* PROBLEM STATEMENT
Every line of the material below should be repeated exactly.

☆ ☆ ☆ ☆

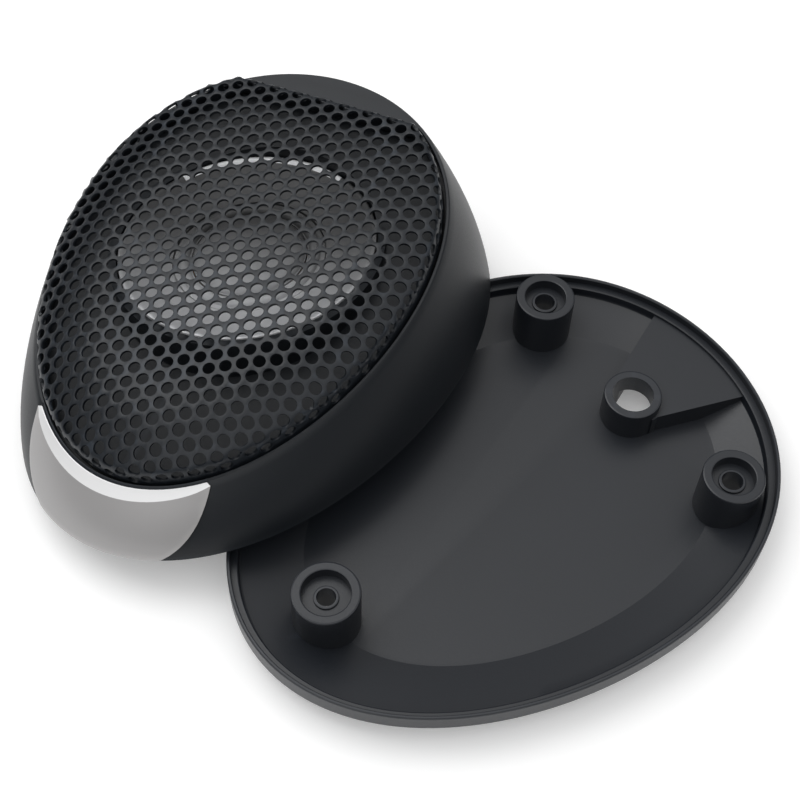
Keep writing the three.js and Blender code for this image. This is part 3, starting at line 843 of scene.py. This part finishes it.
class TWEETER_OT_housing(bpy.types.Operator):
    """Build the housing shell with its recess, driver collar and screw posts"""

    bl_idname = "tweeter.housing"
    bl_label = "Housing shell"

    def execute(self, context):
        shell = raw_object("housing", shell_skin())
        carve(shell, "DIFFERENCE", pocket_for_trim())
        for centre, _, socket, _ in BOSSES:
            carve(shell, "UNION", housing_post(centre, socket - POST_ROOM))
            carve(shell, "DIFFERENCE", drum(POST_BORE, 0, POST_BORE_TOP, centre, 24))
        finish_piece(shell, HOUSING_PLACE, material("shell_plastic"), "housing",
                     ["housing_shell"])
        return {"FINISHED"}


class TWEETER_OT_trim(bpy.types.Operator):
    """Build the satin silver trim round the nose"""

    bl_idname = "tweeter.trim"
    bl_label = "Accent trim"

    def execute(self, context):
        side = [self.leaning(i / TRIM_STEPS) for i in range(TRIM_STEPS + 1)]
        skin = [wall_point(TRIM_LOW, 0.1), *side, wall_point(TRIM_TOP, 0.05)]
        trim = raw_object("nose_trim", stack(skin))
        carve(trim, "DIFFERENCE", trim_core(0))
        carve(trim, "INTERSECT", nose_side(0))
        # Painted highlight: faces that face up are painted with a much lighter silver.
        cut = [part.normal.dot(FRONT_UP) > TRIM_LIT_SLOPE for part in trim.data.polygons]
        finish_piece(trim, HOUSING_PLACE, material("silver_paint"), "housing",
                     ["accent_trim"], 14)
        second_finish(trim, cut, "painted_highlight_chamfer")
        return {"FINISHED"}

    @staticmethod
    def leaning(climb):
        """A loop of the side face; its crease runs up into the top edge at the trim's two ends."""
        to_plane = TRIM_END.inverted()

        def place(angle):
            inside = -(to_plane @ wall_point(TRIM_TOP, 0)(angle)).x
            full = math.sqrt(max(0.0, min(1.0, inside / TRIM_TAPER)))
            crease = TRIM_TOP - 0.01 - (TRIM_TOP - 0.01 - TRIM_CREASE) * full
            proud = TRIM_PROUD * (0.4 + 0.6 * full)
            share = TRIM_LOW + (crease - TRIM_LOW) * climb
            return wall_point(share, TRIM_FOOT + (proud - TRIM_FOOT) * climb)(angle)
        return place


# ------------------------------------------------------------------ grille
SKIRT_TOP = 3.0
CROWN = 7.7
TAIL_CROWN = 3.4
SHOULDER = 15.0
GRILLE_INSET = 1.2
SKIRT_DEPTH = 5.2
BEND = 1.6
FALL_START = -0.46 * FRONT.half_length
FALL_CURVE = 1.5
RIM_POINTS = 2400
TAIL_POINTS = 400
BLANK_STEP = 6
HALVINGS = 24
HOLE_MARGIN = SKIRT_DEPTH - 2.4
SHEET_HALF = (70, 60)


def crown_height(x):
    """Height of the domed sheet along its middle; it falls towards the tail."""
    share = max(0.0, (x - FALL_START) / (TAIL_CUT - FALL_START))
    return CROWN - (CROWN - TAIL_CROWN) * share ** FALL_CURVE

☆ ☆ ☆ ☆

* PROBLEM SOLUTION
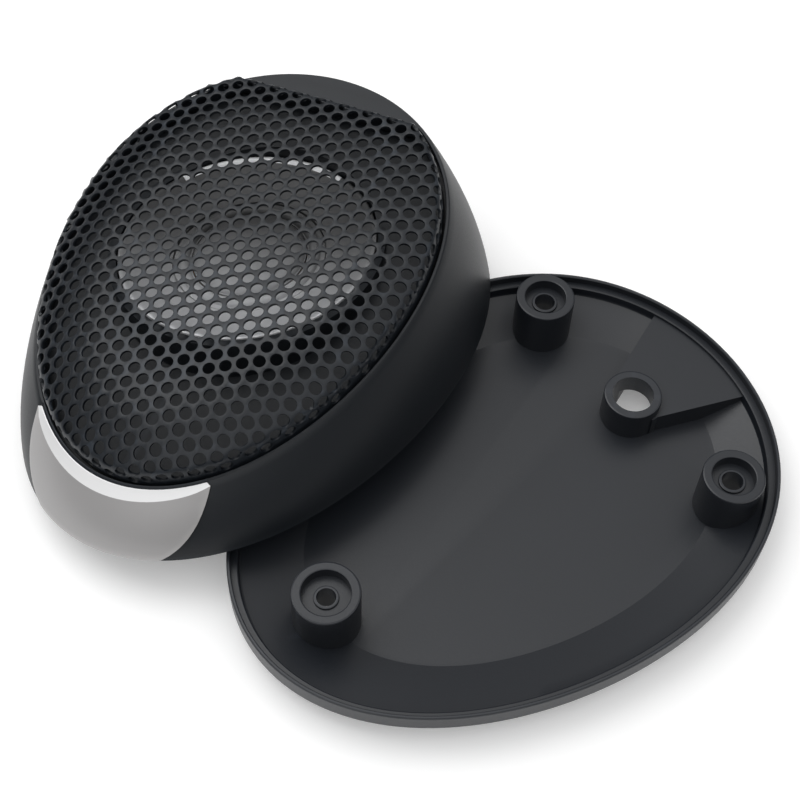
Keep writing the three.js and Blender code for this image. This is part 3, starting at line 843 of scene.py. This part finishes it.
class TWEETER_OT_housing(bpy.types.Operator):
    """Build the housing shell with its recess, driver collar and screw posts"""

    bl_idname = "tweeter.housing"
    bl_label = "Housing shell"

    def execute(self, context):
        shell = raw_object("housing", shell_skin())
        carve(shell, "DIFFERENCE", pocket_for_trim())
        for centre, _, socket, _ in BOSSES:
            carve(shell, "UNION", housing_post(centre, socket - POST_ROOM))
            carve(shell, "DIFFERENCE", drum(POST_BORE, 0, POST_BORE_TOP, centre, 24))
        finish_piece(shell, HOUSING_PLACE, material("shell_plastic"), "housing",
                     ["housing_shell"])
        return {"FINISHED"}


class TWEETER_OT_trim(bpy.types.Operator):
    """Build the satin silver trim round the nose"""

    bl_idname = "tweeter.trim"
    bl_label = "Accent trim"

    def execute(self, context):
        side = [self.leaning(i / TRIM_STEPS) for i in range(TRIM_STEPS + 1)]
        skin = [wall_point(TRIM_LOW, 0.1), *side, wall_point(TRIM_TOP, 0.05)]
        trim = raw_object("nose_trim", stack(skin))
        carve(trim, "DIFFERENCE", trim_core(0))
        carve(trim, "INTERSECT", nose_side(0))
        # Painted highlight: faces that face up are painted with a much lighter silver.
        cut = [part.normal.dot(FRONT_UP) > TRIM_LIT_SLOPE for part in trim.data.polygons]
        finish_piece(trim, HOUSING_PLACE, material("silver_paint"), "housing",
                     ["accent_trim"], 14)
        second_finish(trim, cut, "painted_highlight_chamfer")
        return {"FINISHED"}

    @staticmethod
    def leaning(climb):
        """A loop of the side face; its crease runs up into the top edge at the trim's two ends."""
        to_plane = TRIM_END.inverted()

        def place(angle):
            inside = -(to_plane @ wall_point(TRIM_TOP, 0)(angle)).x
            full = math.sqrt(max(0.0, min(1.0, inside / TRIM_TAPER)))
            crease = TRIM_TOP - 0.01 - (TRIM_TOP - 0.01 - TRIM_CREASE) * full
            proud = TRIM_PROUD * (0.4 + 0.6 * full)
            share = TRIM_LOW + (crease - TRIM_LOW) * climb
            return wall_point(share, TRIM_FOOT + (proud - TRIM_FOOT) * climb)(angle)
        return place


# ------------------------------------------------------------------ grille
SKIRT_TOP = 3.0
CROWN = 7.7
TAIL_CROWN = 3.4
SHOULDER = 15.0
GRILLE_INSET = 1.2
SKIRT_DEPTH = 5.2
BEND = 1.6
FALL_START = -0.46 * FRONT.half_length
FALL_CURVE = 1.5
RIM_POINTS = 2400
TAIL_POINTS = 400
BLANK_STEP = 6
HALVINGS = 24
HOLE_MARGIN = SKIRT_DEPTH - 2.4
SHEET_HALF = (70, 60)


def crown_height(x):
    """Height of the domed sheet along its middle; it falls towards the tail."""
    share = max(0.0, (x - FALL_START) / (TAIL_CUT - FALL_START))
    return CROWN - (CROWN - TAIL_CROWN) * share ** FALL_CURVE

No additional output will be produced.